From outside, it may look like a car park or bunker, but once inside, its a stylish modernist concrete building with terraces for sculpture, planting, views galore and large oak and glass doors leading you into and out of galleries of natural science, history and American art. There’s a sunken park, even a fishpond. It felt so relaxed and informal (the sunshine does help) and the collection displays are both conversational in tone and thought-provoking. For me, all this makes for a great museum visit.
I spend a day there and meet up with Kelly McKinley, Deputy Director of Oakland Museum and several of her colleagues. Oakland is the third largest city in the Bay area and the most ethnically diverse in the US. The Museum sits next to Lake Merritt, which Kelly tells me a decade ago, was little more than a muddy puddle. Today, its a locus for the city. She tells me more about what matters to the museum.
“How do we tell stories connected to this place? What does equity mean here, today? Oakland is the birthplace of the Black Panthers movement and we have a duty to tell that story and if necessary, revisit the trauma. We can’t do that alone. From consultation to contribution to co-creation, communities inform what we do and show. If we’re really committed to equity, we’re committed to lifting up stories that haven’t had a stage”
Again, a real focus on equity, that I encounter time and again as a visitor. Not least in the Dorothea Lange retrospective commemorating her personal archive, gifted to the museum 50 years ago. I’m excited about this and have been looking forward to it. I’m not disappointed. Its a deeply moving exhibition, with striking (and many unfamiliar) images and a clear narrative focusing on her activism and the emotional and political impact of her work.
From documenting the plight of Dust Bowl migrants during the Great Depression to magnifying the grim conditions of incarcerated Japanese Americans during World War II, Lange’s photographs demonstrate how empathy and compassion—focused through art—can trigger political action.
Kelly tells me how they’ve shifted in recent years, from trying to be a Museum for the whole of California to primarily “being fabulous and beloved at home” for the people of Oakland. This means building the confidence and courage of the staff, cracking out of the curatorial-driven model and the “paralysis of perfection” so prevalent, especially in art museums. One of their programmes – Friday Nights at OMCA has led this shift. Its “Oakland’s most talked about food truck party” and every Friday, hundreds of local people go to this family-friendly event with music, art, dancing and of course food. I meet its organiser-in chief Cynthia Taylor, Associate Director Public Programs, and for two hours, beside the Koi carp pond, we chat about the role of museums as social spaces, advocating for social change, Trump, artists, developing exhibitions about the subjects people really care about (most recently at OMCA these have included the story of the Black Panthers and marijuana legalisation) and of course, equity and care.
What I admire about Oakland Museum is both their commitment to change and their recognition of the time and energy it requires.
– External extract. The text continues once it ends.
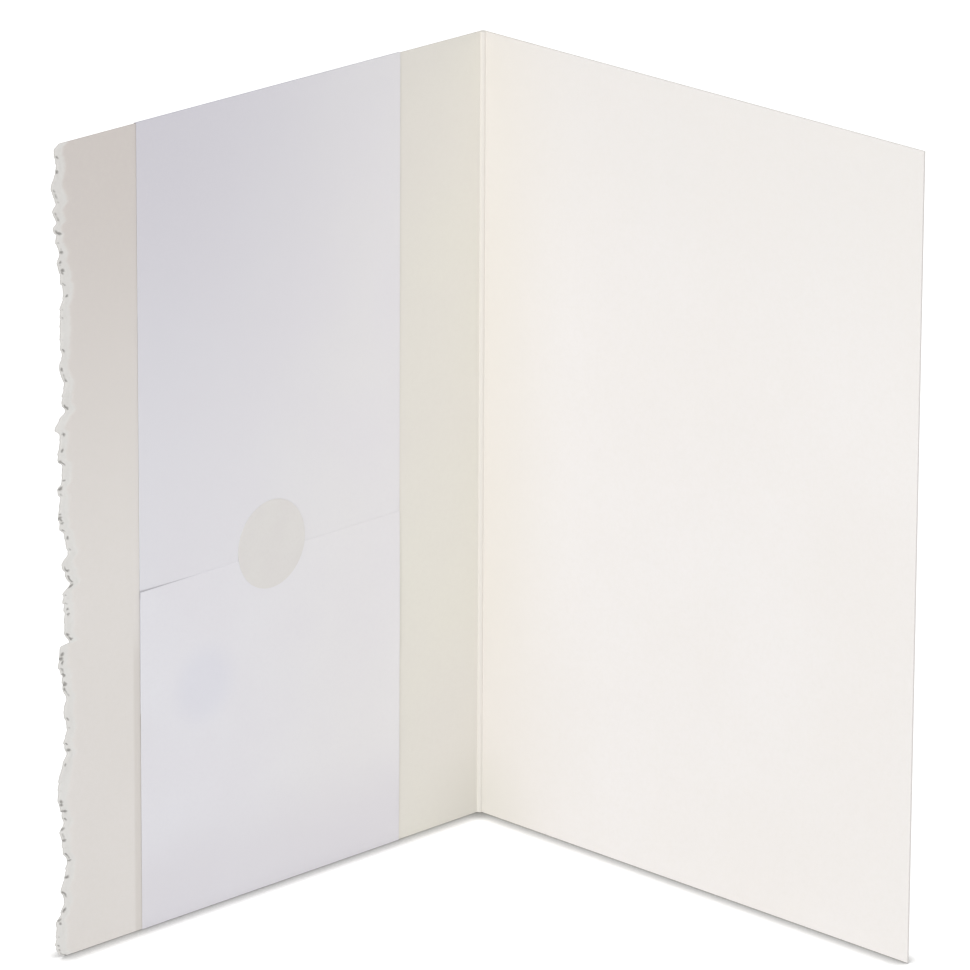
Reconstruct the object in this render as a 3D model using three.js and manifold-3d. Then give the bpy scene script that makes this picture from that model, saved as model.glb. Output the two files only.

Evolution, not revolution. They may experiment (often with radical intent) but their public is engaged with and part of the process. I wish more museums did their thinking in public. The big issues of equity, creativity and social change underpin all I’ve seen on my visit and so they should. Kelly reminds me of Michael Spock’s warning that ‘your museum will close if it can’t be for people rather than about stuff’. But of course, the very best museums (like Oakland) are those that do both.